Publication:The Fearless Times Issue 1 2009/Cooking with our Sliver Platter Award Winning Chefs
In 2008 HMAS Toowoomba Chefs won the coveted Silver Platter Award for Food Services to the Fleet.
Now here is your chance to cook and sample the award winning style of our chefs.
Thai Chicken Laksa
By ABCK Scott Tysoe.
INGREDIENTS
500gms diced chicken thigh
1 stick lemon grass
Handful of chopped coriander
2tbs Thai red curry paste
2 cans of coconut milk
3 cloves of crushed garlic
2tbs Masterfoods Thai Seasoning
1 pkt vermicelli noodles
1 red capsicum sliced
1 green capsicum sliced
1 brown onion sliced
3tbs olive oil
METHOD
Heat frypan & add 2tbs olive oil, Fry off chicken with 1tbs curry paste, 1 clove of crushed garlic, 1tbs Thai seasoning , and a pinch of salt & pepper. (Once cooked place to one side & rest) In the same pan sweat onions and capsicum off and place to the side.
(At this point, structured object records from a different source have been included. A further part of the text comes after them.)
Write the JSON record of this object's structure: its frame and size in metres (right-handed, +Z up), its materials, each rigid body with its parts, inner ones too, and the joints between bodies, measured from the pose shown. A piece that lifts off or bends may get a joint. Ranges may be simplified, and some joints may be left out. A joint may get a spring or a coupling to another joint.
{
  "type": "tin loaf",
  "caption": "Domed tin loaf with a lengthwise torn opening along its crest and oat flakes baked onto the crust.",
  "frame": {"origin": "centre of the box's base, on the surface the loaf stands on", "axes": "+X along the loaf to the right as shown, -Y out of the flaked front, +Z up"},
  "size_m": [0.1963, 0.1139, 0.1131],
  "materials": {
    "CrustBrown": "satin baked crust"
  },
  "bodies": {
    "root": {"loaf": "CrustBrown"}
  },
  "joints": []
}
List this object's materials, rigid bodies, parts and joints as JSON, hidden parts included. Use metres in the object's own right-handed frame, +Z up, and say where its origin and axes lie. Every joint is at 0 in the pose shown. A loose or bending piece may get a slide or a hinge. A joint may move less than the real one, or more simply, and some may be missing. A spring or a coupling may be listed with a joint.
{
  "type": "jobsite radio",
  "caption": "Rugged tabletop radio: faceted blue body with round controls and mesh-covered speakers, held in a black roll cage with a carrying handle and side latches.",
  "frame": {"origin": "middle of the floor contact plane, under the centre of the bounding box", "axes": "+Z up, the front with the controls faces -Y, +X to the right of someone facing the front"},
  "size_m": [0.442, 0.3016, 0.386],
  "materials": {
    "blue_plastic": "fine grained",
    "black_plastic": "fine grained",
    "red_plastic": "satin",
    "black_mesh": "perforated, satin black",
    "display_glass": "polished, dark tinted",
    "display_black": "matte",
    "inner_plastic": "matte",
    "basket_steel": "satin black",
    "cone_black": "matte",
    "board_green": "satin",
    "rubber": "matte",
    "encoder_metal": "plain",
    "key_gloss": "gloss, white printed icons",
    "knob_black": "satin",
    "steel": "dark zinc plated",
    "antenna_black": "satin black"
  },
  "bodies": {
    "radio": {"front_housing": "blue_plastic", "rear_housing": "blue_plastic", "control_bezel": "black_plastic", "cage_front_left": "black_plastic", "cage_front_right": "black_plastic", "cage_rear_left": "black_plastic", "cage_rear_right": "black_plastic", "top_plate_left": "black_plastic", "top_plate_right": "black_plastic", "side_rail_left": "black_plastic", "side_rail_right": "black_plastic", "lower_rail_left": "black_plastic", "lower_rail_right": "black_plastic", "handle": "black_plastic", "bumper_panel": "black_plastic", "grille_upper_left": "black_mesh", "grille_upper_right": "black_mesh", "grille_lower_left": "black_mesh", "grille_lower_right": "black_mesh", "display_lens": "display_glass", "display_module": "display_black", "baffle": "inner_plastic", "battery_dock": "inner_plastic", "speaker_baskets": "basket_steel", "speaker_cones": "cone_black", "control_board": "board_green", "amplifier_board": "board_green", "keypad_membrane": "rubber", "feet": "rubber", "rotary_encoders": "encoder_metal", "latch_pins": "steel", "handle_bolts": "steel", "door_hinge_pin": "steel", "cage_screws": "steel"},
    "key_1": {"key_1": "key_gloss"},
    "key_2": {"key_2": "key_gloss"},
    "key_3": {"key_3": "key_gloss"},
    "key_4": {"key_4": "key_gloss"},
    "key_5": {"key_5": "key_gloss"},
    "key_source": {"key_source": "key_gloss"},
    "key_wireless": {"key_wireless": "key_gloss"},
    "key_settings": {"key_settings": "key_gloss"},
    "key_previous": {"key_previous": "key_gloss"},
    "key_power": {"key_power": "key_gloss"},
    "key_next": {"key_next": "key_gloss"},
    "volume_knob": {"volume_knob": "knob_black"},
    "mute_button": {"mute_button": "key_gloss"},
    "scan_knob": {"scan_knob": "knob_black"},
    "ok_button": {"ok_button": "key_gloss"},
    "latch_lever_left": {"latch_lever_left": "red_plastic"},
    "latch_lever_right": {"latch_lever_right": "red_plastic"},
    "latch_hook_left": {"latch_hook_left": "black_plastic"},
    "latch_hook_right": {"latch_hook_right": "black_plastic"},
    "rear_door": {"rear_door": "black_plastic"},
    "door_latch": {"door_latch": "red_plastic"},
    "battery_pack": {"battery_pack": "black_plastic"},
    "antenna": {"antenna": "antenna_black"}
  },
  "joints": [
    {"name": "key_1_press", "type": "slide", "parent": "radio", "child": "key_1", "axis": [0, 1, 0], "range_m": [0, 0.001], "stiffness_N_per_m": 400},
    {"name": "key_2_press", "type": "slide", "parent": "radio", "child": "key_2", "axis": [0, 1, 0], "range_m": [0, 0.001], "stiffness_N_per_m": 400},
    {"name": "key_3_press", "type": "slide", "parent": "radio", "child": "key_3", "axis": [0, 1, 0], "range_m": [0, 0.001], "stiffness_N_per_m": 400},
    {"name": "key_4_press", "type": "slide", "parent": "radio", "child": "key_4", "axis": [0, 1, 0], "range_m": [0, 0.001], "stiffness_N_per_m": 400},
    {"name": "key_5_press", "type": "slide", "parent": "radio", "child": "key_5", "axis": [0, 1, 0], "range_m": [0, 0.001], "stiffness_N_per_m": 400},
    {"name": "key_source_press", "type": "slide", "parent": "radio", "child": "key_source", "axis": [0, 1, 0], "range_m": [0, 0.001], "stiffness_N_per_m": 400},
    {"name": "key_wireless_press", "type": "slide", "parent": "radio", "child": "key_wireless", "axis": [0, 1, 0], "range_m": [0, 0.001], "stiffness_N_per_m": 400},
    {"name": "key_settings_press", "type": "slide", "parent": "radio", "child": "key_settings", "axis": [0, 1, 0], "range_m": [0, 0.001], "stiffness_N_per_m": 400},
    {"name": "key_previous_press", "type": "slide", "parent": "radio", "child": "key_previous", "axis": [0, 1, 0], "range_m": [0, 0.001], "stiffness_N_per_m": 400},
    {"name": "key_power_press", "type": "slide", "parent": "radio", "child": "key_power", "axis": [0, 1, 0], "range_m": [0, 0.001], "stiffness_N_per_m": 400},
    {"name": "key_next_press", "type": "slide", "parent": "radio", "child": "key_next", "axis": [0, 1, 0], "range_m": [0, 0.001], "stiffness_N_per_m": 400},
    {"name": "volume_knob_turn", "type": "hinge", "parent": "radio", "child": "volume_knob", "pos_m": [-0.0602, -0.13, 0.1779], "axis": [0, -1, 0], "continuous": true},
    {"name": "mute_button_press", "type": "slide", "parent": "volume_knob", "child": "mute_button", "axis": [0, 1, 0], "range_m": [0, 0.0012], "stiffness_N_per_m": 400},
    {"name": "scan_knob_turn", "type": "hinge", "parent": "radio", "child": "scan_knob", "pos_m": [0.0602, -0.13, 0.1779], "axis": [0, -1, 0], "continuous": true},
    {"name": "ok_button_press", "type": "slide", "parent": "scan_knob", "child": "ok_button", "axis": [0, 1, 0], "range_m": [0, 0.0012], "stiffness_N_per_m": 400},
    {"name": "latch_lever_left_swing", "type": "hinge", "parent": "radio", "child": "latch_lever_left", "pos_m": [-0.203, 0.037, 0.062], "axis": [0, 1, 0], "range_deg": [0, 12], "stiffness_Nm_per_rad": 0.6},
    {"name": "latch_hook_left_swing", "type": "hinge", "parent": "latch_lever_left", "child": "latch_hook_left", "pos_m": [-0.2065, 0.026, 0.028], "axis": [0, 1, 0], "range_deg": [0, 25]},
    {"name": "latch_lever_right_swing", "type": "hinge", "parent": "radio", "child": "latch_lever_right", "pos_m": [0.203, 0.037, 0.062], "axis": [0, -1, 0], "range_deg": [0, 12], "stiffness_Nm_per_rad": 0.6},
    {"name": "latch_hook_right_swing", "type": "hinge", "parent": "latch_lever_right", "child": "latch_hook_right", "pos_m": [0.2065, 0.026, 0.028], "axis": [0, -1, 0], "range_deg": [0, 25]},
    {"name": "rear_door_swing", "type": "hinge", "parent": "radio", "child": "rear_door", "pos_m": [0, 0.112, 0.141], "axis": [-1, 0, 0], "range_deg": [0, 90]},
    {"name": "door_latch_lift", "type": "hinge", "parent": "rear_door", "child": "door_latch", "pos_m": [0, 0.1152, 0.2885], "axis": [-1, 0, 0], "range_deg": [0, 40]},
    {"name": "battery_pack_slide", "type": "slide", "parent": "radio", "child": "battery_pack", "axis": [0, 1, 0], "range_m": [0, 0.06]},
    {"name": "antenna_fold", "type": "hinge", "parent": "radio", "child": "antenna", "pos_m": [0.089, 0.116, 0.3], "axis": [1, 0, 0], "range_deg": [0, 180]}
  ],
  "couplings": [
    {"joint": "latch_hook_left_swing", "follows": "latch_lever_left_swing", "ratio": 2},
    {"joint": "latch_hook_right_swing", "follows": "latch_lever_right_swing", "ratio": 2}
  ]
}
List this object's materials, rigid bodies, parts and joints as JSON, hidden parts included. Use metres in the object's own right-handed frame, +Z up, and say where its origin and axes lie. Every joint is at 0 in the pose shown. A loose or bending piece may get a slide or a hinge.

Place a pot of water on the stove and bring to the boil and cook vermicelli noodles according to the packets instructions once cooked drain and set to the side.
LAKSA SAUCE
Using the same pan that the chicken and capsicum and onion was cooked in lightly fry off the remaining lemon grass, curry paste, coriander, garlic and Thai seasoning, then add 1lt of water bring to the boil, then add coconut milk (don‟t re-boil), season to taste.
PUTTING IT ALL TOGETHER
Divide and place Chicken, Onion and Capsicum & Vermicelli noodles into six soup bowls then ladle the Laksa Sauce over the top and serve. Perfect with a glass of Sweet White Wine such as Brown Brothers Rhine Riesling or Moscato.